Ignoble Ignatius
Media Blog Stephen Spruiell Reporting
MB reader Rich B. writes:
How is it possible to have a dialogue with the drones of the old media when they are incapable of the most basic constructs of logic? David Ignatius compares Dick Cheney's actions down on the Texas ranch to the criminal behavior of Ted Kennedy many years ago. The two situations would prove comparable only if the Vice President had accidentally shot his friend, then left him alone, and bleeding, in the brush until the following day.
You read that right. In his column today, Washington Post columnist Ignatius wrote:
<<< The most vivid example is the long delay in informing the country that Vice President Cheney had accidentally shot a man last Saturday while hunting in Texas. For a White House that informs us about the smallest bumps and scrapes suffered by the president and vice president, the lag is inexplicable. But let us assume the obvious: It was an attempt to delay and perhaps suppress embarrassing news. We will never know whether the vice president's office would have announced the incident at all if the host of the hunting party, Katharine Armstrong, hadn't made her own decision Sunday morning to inform her local paper. >>>
Untrue. We do know that the vice president's office was involved in Katharine Armstrong's decision to inform her local paper, as the editor of that paper, the Corpus Christi Caller-Times, reported yesterday.

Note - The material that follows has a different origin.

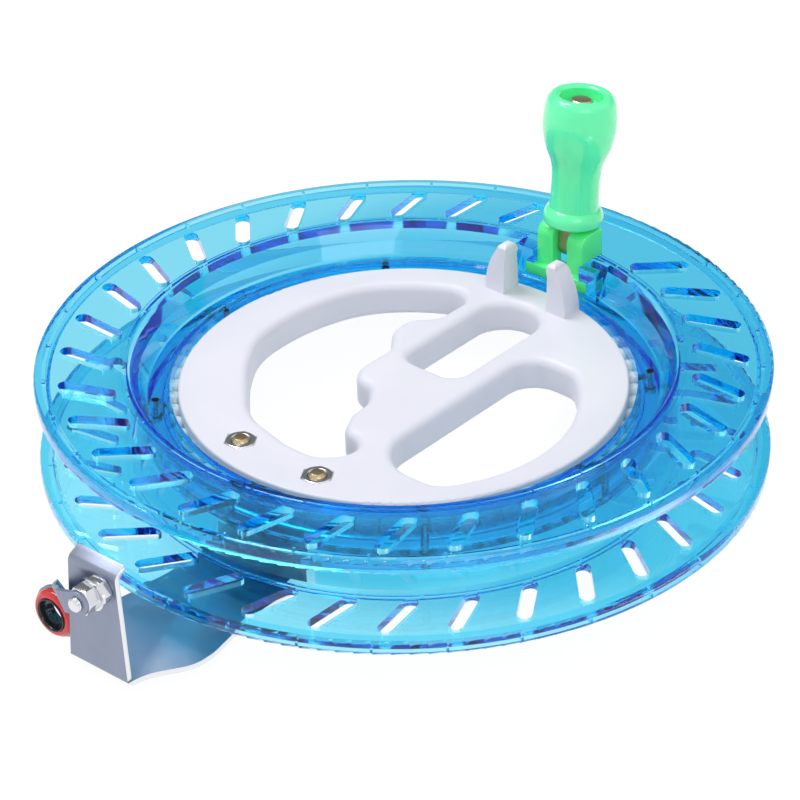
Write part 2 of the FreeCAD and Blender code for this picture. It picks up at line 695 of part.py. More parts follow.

So first Ignatius either lies or proves himself too lazy to actually research the topic of his column. Then he makes what should henceforth be known as "the ludicrous comparison":
<<< Nobody died at Armstrong Ranch, but this incident reminds me a bit of Sen. Edward Kennedy's delay in informing Massachusetts authorities about his role in the fatal automobile accident at Chappaquiddick in 1969. That story, and dozens of others about the Kennedy family, illustrates how wealthy, powerful people can behave as if they are above the law. For my generation, the fall of Richard Nixon is the ultimate allegory about how power can corrupt and destroy. It begins not with venality but with a sense of God-given mission. >>>
That's right. As reader Tony J. put it,
"David Ignatius equates Teddy Kennedy not notifying AUTHORITIES that he had killed someone with Dick Cheney not notifying REPORTERS about this incident."
And of course, no table-pounding tirade would be complete without the obligatory reference to Richard Nixon and Watergate.
But of course, Ignatius is just using the accidental shooting as an excuse to launch into a litany of the usual complaints about wiretapping, torture, and WMDs. Anything the administration does is an excuse to launch into this litany.
Even conservatives are criticizing Cheney for making a bad PR move. Wrong. There's absolutely nothing he could have done. The press would have found a way to shoehorn the incident into its "arrogance of power" storyline, no matter what.